• What is needed: Only the lines from the one containing "if empty is" through the last line below should be written out, exactly and with both ends kept.

• Information provided:
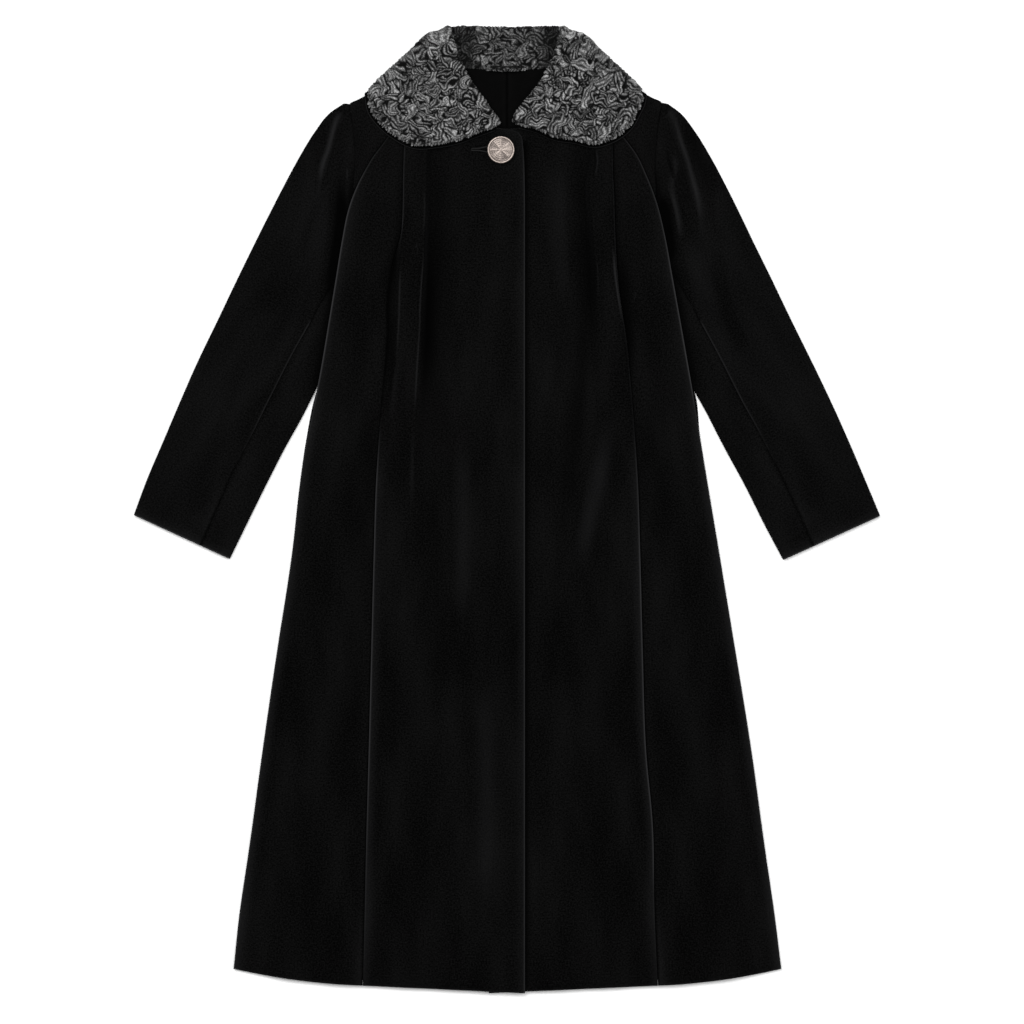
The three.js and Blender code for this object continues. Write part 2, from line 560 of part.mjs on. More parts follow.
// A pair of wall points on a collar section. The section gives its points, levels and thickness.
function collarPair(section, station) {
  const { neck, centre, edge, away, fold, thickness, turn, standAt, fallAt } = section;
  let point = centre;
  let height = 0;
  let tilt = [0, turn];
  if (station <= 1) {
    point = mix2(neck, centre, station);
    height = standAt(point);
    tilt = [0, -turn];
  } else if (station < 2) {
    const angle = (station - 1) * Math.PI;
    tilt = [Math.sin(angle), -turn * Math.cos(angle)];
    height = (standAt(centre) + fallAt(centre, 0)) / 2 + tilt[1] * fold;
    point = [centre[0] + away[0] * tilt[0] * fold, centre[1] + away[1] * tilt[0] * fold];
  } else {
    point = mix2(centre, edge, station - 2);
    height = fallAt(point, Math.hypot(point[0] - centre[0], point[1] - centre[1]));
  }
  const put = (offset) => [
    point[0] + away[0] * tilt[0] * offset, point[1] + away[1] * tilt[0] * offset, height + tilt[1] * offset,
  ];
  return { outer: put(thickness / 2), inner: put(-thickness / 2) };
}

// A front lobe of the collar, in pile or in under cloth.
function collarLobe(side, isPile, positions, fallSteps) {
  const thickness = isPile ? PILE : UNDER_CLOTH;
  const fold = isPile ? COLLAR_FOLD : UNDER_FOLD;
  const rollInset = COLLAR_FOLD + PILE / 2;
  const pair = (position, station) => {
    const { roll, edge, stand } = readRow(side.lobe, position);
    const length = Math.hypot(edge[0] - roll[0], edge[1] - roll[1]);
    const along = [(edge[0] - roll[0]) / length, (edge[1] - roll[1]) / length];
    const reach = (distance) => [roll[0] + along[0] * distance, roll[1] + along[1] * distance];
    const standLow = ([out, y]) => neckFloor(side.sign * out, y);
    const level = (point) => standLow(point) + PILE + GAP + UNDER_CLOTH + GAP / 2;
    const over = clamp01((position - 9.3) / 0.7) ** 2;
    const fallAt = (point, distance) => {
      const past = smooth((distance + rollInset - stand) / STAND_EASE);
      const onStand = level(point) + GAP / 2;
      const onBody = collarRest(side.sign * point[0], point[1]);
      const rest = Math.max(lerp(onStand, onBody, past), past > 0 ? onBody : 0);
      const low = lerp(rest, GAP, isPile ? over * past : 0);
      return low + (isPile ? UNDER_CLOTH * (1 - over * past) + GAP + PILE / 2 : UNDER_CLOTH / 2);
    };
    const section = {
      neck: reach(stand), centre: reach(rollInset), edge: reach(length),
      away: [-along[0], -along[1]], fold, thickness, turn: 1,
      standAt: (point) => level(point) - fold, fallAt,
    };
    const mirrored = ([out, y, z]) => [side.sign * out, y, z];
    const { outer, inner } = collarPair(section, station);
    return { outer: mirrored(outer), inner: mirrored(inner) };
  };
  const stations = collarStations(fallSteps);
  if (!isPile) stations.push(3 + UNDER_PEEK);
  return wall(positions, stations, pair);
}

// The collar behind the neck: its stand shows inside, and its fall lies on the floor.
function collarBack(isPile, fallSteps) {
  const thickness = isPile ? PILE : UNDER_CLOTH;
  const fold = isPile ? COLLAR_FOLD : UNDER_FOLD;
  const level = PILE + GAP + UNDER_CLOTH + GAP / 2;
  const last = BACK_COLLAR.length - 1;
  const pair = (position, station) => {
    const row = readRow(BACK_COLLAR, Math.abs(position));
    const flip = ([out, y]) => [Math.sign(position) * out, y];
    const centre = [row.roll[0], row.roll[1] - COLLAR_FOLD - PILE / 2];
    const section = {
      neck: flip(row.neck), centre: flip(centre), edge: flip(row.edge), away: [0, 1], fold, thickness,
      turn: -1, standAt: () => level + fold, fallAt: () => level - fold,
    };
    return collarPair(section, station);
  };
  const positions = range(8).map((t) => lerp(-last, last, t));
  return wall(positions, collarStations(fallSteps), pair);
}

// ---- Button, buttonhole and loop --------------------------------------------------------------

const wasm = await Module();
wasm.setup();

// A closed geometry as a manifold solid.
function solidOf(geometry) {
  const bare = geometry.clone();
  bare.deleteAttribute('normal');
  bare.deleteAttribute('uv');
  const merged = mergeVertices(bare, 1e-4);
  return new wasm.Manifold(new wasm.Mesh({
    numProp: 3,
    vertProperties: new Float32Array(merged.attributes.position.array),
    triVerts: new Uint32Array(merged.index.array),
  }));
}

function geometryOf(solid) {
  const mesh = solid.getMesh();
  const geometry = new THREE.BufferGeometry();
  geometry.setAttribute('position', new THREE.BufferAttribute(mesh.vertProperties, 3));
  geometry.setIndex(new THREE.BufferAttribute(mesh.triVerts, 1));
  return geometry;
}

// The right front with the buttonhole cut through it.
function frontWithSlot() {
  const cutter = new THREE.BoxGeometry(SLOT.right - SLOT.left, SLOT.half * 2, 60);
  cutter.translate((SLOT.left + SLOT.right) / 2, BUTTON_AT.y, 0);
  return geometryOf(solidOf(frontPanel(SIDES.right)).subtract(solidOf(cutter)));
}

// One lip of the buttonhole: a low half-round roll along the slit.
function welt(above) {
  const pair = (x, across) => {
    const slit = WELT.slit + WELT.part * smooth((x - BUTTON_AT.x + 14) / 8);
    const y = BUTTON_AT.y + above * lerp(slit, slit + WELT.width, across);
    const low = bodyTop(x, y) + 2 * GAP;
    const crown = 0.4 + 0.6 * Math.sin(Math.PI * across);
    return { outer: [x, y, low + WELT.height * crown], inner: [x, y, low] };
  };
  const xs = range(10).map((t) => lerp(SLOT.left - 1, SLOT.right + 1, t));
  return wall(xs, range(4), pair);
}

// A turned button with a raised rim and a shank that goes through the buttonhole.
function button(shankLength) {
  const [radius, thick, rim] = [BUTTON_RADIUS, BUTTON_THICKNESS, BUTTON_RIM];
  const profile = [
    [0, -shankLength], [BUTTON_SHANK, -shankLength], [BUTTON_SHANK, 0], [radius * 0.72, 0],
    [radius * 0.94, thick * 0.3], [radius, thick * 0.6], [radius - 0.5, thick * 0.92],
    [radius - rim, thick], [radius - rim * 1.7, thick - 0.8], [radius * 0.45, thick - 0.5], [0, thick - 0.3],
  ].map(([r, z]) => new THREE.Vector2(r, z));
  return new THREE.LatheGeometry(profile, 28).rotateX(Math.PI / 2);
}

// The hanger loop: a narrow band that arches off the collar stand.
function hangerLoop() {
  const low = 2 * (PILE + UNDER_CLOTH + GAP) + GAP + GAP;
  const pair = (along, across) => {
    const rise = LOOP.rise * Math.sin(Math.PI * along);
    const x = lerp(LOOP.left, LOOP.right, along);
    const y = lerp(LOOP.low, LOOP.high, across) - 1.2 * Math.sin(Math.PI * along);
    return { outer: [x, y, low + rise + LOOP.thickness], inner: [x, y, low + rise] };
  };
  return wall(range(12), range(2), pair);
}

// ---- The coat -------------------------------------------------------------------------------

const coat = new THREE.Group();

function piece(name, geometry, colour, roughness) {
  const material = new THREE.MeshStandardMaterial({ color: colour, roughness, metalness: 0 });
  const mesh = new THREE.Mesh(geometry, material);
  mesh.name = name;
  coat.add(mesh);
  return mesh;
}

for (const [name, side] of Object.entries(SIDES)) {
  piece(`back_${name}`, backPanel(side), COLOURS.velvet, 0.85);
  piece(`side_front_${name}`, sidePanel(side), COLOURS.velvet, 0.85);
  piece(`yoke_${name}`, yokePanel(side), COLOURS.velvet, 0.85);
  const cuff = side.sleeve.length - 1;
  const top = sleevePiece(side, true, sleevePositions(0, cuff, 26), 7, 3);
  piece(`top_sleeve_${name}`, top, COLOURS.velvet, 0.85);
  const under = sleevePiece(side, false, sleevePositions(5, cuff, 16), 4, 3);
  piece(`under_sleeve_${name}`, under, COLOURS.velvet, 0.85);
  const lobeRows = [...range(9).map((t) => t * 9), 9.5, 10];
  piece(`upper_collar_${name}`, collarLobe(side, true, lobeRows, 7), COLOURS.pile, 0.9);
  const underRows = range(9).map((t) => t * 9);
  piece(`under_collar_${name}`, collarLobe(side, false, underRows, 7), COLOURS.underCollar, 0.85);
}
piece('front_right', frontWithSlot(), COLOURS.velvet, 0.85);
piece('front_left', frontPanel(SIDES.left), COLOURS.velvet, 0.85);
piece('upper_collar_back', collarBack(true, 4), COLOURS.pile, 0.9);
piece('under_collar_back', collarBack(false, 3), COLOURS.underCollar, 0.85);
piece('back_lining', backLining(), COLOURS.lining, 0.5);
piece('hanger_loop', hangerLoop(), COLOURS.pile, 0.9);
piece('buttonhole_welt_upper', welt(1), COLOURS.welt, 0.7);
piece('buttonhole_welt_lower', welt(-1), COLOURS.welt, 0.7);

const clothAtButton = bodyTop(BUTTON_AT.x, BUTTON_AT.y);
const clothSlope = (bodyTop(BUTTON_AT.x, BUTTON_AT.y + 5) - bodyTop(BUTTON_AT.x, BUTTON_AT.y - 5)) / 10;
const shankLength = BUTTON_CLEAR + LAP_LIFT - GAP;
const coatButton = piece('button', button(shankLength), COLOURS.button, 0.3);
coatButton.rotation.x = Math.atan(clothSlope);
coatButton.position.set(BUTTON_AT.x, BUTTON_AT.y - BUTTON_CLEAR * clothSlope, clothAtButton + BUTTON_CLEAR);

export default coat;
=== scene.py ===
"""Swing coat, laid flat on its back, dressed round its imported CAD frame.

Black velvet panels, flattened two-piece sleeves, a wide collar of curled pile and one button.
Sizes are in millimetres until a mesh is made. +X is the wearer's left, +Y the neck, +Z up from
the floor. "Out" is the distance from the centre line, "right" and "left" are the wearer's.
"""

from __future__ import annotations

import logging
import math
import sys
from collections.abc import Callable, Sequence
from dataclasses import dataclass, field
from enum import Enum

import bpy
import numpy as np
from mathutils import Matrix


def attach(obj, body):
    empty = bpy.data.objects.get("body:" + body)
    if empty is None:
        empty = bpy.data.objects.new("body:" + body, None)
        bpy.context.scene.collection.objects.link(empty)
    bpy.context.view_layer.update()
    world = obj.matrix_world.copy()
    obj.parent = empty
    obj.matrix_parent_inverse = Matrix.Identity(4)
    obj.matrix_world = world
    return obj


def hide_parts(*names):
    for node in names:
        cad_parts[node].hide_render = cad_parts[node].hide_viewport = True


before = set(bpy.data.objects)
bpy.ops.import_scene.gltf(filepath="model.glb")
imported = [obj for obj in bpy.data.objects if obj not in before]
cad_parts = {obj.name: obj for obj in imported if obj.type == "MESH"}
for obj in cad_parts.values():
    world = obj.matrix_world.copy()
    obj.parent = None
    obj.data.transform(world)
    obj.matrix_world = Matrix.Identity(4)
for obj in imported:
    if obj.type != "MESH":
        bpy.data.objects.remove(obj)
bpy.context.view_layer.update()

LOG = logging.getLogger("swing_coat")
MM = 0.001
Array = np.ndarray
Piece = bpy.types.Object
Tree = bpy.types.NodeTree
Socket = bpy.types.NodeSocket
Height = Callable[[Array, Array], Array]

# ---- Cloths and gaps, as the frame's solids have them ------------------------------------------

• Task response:
    if empty is None:
        empty = bpy.data.objects.new("body:" + body, None)
        bpy.context.scene.collection.objects.link(empty)
    bpy.context.view_layer.update()
    world = obj.matrix_world.copy()
    obj.parent = empty
    obj.matrix_parent_inverse = Matrix.Identity(4)
    obj.matrix_world = world
    return obj


def hide_parts(*names):
    for node in names:
        cad_parts[node].hide_render = cad_parts[node].hide_viewport = True


before = set(bpy.data.objects)
bpy.ops.import_scene.gltf(filepath="model.glb")
imported = [obj for obj in bpy.data.objects if obj not in before]
cad_parts = {obj.name: obj for obj in imported if obj.type == "MESH"}
for obj in cad_parts.values():
    world = obj.matrix_world.copy()
    obj.parent = None
    obj.data.transform(world)
    obj.matrix_world = Matrix.Identity(4)
for obj in imported:
    if obj.type != "MESH":
        bpy.data.objects.remove(obj)
bpy.context.view_layer.update()

LOG = logging.getLogger("swing_coat")
MM = 0.001
Array = np.ndarray
Piece = bpy.types.Object
Tree = bpy.types.NodeTree
Socket = bpy.types.NodeSocket
Height = Callable[[Array, Array], Array]

# ---- Cloths and gaps, as the frame's solids have them ------------------------------------------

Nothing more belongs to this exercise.